**What is expected**
List every line below containing "bodies".

────────

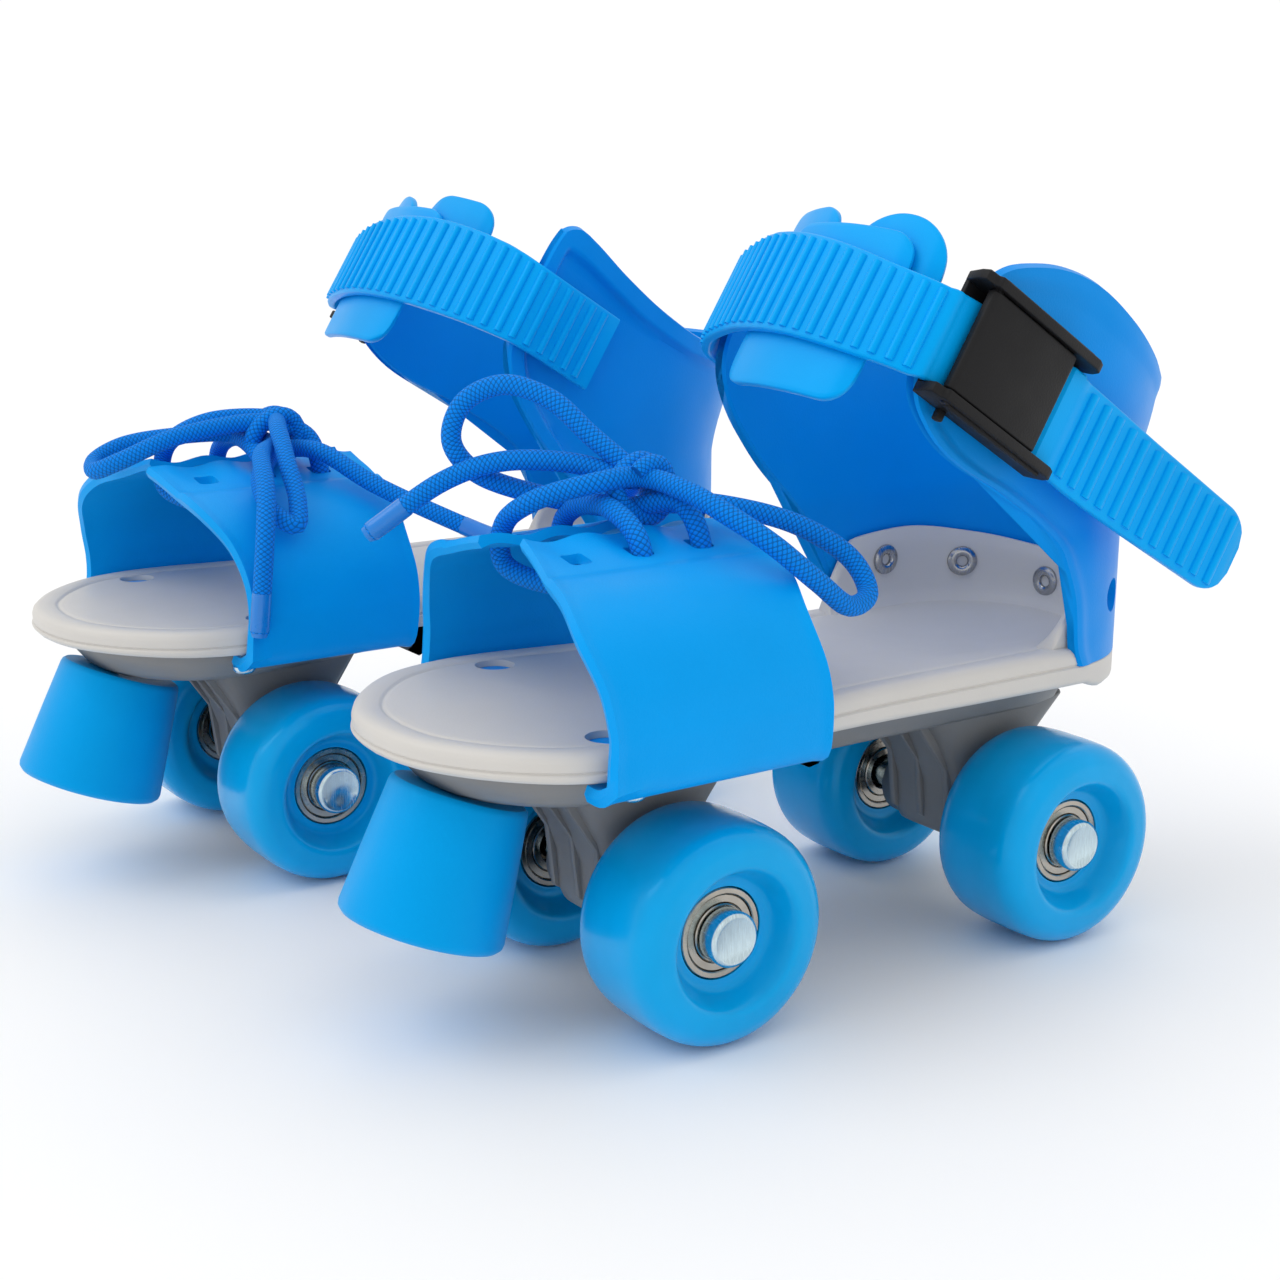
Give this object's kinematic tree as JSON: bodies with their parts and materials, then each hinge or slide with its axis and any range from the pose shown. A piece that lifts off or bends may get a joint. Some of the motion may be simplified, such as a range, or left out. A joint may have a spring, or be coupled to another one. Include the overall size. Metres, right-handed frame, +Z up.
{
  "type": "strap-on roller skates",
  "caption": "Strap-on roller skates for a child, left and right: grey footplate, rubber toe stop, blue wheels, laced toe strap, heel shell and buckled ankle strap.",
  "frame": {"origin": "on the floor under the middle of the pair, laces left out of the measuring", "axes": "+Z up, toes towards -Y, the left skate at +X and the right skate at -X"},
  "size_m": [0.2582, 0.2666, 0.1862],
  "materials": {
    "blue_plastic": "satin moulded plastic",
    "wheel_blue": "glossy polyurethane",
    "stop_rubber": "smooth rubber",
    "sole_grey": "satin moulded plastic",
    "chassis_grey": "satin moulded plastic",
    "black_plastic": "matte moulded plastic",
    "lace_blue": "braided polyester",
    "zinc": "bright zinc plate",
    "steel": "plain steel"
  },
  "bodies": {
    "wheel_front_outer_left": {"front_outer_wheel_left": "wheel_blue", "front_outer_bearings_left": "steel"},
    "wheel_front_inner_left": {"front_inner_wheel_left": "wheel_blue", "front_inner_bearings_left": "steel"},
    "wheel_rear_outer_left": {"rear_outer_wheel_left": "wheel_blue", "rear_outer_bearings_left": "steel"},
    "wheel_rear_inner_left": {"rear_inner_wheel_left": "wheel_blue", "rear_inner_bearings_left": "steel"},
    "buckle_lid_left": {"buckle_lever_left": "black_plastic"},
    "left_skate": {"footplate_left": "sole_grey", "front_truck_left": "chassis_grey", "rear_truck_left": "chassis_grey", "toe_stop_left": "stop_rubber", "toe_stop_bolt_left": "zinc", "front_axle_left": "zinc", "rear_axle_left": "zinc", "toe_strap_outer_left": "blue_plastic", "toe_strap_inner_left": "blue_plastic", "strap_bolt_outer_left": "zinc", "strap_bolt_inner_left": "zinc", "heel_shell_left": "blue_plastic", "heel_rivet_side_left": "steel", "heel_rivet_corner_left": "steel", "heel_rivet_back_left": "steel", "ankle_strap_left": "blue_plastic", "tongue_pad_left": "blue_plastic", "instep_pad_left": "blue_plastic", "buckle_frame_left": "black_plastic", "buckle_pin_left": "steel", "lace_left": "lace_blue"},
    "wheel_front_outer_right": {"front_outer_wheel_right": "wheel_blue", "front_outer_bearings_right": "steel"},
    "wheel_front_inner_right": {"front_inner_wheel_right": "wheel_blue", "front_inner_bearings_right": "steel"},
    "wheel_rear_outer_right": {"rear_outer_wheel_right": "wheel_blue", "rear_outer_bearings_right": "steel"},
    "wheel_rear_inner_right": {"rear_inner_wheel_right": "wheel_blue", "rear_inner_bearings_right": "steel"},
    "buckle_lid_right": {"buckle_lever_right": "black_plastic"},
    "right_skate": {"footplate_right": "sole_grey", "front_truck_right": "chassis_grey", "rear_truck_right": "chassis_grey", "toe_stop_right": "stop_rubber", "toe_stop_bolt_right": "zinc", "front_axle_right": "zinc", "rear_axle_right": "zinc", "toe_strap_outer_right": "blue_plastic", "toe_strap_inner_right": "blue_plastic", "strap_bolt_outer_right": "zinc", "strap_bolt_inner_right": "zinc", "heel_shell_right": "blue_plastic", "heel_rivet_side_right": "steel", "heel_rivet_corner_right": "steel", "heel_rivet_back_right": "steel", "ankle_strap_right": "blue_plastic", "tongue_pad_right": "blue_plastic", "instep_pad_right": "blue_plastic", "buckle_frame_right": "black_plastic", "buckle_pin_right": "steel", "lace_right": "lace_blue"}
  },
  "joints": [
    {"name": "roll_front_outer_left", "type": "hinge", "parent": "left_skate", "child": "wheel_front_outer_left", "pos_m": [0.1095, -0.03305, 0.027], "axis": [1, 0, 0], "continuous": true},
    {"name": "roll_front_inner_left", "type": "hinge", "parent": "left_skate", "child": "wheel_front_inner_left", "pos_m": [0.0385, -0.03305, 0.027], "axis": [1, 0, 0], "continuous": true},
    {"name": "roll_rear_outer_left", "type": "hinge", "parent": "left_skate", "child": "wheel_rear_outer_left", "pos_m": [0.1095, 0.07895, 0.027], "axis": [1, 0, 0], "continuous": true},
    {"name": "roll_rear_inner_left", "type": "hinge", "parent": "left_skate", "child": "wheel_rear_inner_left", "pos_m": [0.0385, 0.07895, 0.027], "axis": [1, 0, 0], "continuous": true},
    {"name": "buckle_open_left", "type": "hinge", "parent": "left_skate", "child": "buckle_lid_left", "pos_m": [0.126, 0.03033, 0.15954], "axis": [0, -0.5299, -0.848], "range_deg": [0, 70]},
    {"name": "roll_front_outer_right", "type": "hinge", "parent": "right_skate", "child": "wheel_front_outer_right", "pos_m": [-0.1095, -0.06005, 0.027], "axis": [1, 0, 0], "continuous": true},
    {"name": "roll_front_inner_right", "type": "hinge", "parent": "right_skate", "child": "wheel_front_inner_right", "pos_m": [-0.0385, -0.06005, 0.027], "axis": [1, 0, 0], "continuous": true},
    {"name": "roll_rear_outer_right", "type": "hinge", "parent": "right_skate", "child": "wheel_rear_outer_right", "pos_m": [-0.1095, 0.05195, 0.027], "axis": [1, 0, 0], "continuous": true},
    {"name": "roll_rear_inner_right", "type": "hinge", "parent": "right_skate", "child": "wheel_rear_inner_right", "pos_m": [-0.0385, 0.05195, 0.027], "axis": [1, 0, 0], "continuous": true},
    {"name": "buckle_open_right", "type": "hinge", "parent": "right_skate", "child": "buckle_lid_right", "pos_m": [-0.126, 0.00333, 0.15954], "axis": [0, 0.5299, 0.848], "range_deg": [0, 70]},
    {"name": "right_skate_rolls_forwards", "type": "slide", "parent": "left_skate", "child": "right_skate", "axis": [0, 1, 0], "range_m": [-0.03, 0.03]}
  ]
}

────────

**Answer to the problem**
Give this object's kinematic tree as JSON: bodies with their parts and materials, then each hinge or slide with its axis and any range from the pose shown. A piece that lifts off or bends may get a joint. Some of the motion may be simplified, such as a range, or left out. A joint may have a spring, or be coupled to another one. Include the overall size. Metres, right-handed frame, +Z up.
  "bodies": {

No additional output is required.